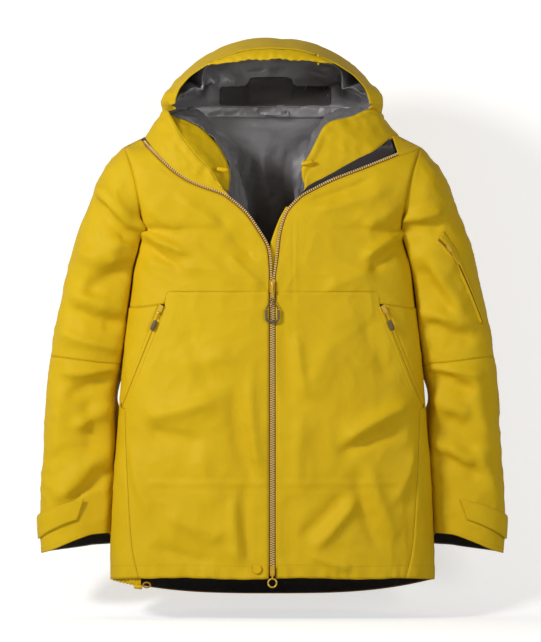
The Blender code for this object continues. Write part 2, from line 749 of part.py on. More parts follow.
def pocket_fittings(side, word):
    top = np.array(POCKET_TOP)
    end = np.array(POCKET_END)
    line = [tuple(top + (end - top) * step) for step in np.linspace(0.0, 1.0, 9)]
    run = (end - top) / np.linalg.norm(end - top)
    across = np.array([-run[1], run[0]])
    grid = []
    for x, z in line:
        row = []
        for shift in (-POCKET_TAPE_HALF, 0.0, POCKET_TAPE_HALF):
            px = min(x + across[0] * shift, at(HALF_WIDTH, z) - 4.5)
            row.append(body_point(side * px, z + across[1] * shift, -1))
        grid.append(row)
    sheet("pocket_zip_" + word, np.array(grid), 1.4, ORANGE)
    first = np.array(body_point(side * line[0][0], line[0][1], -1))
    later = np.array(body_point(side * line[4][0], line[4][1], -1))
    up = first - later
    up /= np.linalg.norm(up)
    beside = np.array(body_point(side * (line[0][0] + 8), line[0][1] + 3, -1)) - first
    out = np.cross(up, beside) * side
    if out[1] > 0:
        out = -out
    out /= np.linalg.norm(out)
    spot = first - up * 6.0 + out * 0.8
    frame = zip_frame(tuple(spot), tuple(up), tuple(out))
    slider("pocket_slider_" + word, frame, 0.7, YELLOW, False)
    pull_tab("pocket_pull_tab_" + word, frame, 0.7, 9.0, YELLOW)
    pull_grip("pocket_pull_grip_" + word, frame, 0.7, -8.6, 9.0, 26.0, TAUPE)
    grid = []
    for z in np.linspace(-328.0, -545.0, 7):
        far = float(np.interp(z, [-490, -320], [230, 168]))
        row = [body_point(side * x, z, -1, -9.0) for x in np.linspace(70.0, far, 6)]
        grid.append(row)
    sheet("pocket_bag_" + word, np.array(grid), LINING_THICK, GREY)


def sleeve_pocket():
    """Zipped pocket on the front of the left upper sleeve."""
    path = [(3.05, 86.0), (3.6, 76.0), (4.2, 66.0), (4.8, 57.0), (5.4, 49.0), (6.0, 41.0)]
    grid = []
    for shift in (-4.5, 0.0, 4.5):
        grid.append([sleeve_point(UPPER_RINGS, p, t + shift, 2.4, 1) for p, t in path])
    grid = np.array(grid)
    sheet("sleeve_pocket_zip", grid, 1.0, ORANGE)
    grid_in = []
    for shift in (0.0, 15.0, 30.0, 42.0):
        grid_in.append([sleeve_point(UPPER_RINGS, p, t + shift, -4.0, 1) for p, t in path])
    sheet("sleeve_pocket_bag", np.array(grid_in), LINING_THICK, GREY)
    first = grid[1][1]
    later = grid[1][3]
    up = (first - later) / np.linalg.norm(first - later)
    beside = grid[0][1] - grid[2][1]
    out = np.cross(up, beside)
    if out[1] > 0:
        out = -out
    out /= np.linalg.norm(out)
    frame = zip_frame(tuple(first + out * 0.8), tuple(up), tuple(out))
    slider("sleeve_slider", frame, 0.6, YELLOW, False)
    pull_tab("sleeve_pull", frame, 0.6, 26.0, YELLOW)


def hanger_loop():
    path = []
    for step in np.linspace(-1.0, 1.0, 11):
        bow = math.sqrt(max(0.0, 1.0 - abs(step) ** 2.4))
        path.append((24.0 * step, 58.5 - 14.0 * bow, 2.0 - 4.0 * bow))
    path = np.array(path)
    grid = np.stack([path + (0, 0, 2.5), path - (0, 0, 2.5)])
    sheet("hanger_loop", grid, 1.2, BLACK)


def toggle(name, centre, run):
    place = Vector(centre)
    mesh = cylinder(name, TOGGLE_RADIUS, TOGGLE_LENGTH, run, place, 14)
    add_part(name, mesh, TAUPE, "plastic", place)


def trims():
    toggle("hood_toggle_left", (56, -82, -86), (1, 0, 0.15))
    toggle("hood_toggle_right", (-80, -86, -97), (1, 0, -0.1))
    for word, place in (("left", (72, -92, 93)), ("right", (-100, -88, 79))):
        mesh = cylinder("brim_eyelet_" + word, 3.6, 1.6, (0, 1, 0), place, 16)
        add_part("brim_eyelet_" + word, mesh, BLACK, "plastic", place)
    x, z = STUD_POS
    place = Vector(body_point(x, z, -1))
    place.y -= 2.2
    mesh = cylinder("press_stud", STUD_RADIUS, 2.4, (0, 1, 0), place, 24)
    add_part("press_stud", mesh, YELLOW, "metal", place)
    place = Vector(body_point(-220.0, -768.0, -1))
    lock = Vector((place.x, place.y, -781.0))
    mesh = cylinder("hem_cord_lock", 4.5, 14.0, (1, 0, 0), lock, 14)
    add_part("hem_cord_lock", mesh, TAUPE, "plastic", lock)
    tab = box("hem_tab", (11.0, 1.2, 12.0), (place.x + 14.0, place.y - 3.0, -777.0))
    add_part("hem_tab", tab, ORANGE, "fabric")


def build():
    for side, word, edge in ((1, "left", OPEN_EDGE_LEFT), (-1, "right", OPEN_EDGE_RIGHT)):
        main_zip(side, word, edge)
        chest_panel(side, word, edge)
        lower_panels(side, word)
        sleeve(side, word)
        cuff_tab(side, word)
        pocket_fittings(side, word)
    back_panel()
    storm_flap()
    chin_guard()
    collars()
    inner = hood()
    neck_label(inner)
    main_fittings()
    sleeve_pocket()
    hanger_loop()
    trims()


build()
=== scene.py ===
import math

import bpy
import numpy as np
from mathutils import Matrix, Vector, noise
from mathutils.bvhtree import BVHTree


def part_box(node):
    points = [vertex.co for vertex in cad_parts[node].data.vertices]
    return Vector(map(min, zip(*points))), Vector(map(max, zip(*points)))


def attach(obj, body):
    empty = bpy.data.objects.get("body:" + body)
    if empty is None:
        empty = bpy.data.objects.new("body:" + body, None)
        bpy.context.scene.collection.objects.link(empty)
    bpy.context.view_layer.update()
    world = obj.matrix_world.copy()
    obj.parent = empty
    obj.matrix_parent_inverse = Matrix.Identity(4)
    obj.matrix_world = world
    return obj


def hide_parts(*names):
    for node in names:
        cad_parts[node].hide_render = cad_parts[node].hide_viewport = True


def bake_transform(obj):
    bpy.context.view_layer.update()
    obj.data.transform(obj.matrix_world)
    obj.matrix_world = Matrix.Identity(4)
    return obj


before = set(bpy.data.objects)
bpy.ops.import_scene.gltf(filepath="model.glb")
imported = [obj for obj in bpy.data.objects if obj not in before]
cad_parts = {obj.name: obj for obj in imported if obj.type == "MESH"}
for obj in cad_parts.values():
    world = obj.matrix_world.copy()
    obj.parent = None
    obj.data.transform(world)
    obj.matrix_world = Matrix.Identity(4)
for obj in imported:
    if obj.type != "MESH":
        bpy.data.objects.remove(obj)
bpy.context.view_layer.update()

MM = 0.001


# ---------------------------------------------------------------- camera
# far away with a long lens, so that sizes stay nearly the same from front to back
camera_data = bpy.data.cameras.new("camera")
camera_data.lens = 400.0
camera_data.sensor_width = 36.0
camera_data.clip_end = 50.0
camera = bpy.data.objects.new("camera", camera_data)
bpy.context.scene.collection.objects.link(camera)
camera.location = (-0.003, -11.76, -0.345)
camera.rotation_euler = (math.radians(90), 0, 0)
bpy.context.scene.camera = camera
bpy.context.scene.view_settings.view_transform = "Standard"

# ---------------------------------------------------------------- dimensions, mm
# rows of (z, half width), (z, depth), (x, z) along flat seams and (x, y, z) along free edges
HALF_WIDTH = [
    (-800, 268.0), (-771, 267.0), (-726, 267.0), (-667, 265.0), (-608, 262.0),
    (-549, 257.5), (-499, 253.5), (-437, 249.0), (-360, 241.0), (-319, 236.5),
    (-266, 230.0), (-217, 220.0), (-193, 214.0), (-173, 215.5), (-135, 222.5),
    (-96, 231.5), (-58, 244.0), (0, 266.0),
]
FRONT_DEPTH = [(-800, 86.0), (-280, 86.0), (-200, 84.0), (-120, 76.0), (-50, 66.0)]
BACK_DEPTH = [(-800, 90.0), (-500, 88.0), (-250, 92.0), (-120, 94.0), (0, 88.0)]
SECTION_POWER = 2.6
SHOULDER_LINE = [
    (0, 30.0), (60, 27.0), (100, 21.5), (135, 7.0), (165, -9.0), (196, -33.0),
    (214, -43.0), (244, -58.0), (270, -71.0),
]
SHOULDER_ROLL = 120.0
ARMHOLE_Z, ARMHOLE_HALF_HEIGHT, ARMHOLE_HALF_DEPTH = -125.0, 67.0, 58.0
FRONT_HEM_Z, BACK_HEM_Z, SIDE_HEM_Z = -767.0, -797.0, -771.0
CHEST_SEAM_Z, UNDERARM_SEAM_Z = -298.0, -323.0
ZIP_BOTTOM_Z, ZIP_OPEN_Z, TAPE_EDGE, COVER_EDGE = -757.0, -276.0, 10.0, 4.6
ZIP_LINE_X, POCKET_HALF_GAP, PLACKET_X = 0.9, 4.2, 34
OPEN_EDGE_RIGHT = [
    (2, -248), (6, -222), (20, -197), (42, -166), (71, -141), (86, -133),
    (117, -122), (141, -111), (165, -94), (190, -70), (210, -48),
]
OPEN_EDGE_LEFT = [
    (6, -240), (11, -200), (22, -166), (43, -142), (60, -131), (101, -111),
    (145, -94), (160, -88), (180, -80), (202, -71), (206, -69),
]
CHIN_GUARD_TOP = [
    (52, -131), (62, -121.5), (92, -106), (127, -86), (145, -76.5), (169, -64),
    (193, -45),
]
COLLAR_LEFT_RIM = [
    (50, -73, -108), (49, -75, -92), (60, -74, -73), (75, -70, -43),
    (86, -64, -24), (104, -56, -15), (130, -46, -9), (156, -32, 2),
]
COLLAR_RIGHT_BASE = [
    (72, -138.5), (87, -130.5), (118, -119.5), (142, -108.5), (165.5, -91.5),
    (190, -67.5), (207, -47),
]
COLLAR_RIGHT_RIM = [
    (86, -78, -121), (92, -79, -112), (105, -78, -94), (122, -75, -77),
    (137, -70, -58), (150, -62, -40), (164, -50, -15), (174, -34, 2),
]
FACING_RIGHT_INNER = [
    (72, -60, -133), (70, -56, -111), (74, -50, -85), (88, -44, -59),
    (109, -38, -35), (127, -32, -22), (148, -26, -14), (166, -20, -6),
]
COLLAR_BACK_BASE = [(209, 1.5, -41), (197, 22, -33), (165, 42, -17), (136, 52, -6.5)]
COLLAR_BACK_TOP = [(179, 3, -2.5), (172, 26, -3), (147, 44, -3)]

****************

**REQUIRED WORK:**
Report how many lines contain "Vector". Give nothing but the number.

**RESULT FOR THIS EXERCISE:**
6